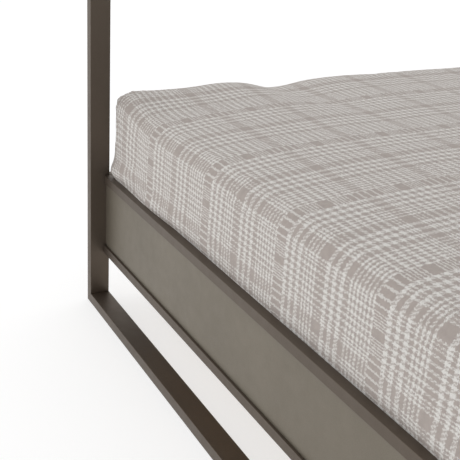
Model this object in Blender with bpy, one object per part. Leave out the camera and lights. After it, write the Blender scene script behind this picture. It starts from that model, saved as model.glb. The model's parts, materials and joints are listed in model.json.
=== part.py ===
"""Four poster canopy bed: two welded end loops, recessed-panel rails, slatted base, mattress and plaid cover.

Metres, +Z up.  X is the width of the bed, +Y points to the head end, and the origin is on the floor under
the middle of the bed.
"""
import math

import bmesh
import bpy
from mathutils import Matrix, Vector

# ---- driving dimensions ----------------------------------------------------------------------------------
GAP = 0.0003                    # daylight kept between neighbouring solids

MATTRESS_WIDTH = 1.524          # queen size
MATTRESS_LENGTH = 2.032
MATTRESS_THICKNESS = 0.254
MATTRESS_CORNER = 0.045         # plan radius of the corners
MATTRESS_UPPER_EDGE = 0.038     # radius that rolls the side into the top
MATTRESS_LOWER_EDGE = 0.012
COVER_THICKNESS = 0.002
COVER_TOP = 0.566               # upper face of the made bed
COVER_HEM = 0.322               # lower edge of the cover, below the rails' upper face

BED_HEIGHT = 2.100
TUBE_WIDE = 0.050               # loop tube, wide face
TUBE_THIN = 0.025               # loop tube, narrow face
TUBE_WALL = 0.002
TUBE_RADIUS = 0.0009            # outer edge radius of every steel tube
MITRE_TRIM = 0.75 * GAP         # taken off each mitred end, so that two mitre faces stand about GAP apart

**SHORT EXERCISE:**
Extract every line above exactly as it stands.

**REPLY TO THE EXERCISE:**
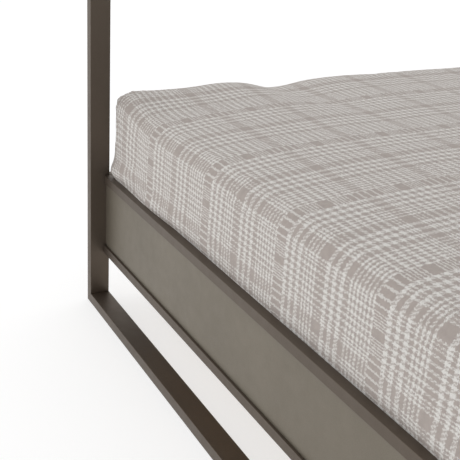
Model this object in Blender with bpy, one object per part. Leave out the camera and lights. After it, write the Blender scene script behind this picture. It starts from that model, saved as model.glb. The model's parts, materials and joints are listed in model.json.
=== part.py ===
"""Four poster canopy bed: two welded end loops, recessed-panel rails, slatted base, mattress and plaid cover.

Metres, +Z up.  X is the width of the bed, +Y points to the head end, and the origin is on the floor under
the middle of the bed.
"""
import math

import bmesh
import bpy
from mathutils import Matrix, Vector

# ---- driving dimensions ----------------------------------------------------------------------------------
GAP = 0.0003                    # daylight kept between neighbouring solids

MATTRESS_WIDTH = 1.524          # queen size
MATTRESS_LENGTH = 2.032
MATTRESS_THICKNESS = 0.254
MATTRESS_CORNER = 0.045         # plan radius of the corners
MATTRESS_UPPER_EDGE = 0.038     # radius that rolls the side into the top
MATTRESS_LOWER_EDGE = 0.012
COVER_THICKNESS = 0.002
COVER_TOP = 0.566               # upper face of the made bed
COVER_HEM = 0.322               # lower edge of the cover, below the rails' upper face

BED_HEIGHT = 2.100
TUBE_WIDE = 0.050               # loop tube, wide face
TUBE_THIN = 0.025               # loop tube, narrow face
TUBE_WALL = 0.002
TUBE_RADIUS = 0.0009            # outer edge radius of every steel tube
MITRE_TRIM = 0.75 * GAP         # taken off each mitred end, so that two mitre faces stand about GAP apart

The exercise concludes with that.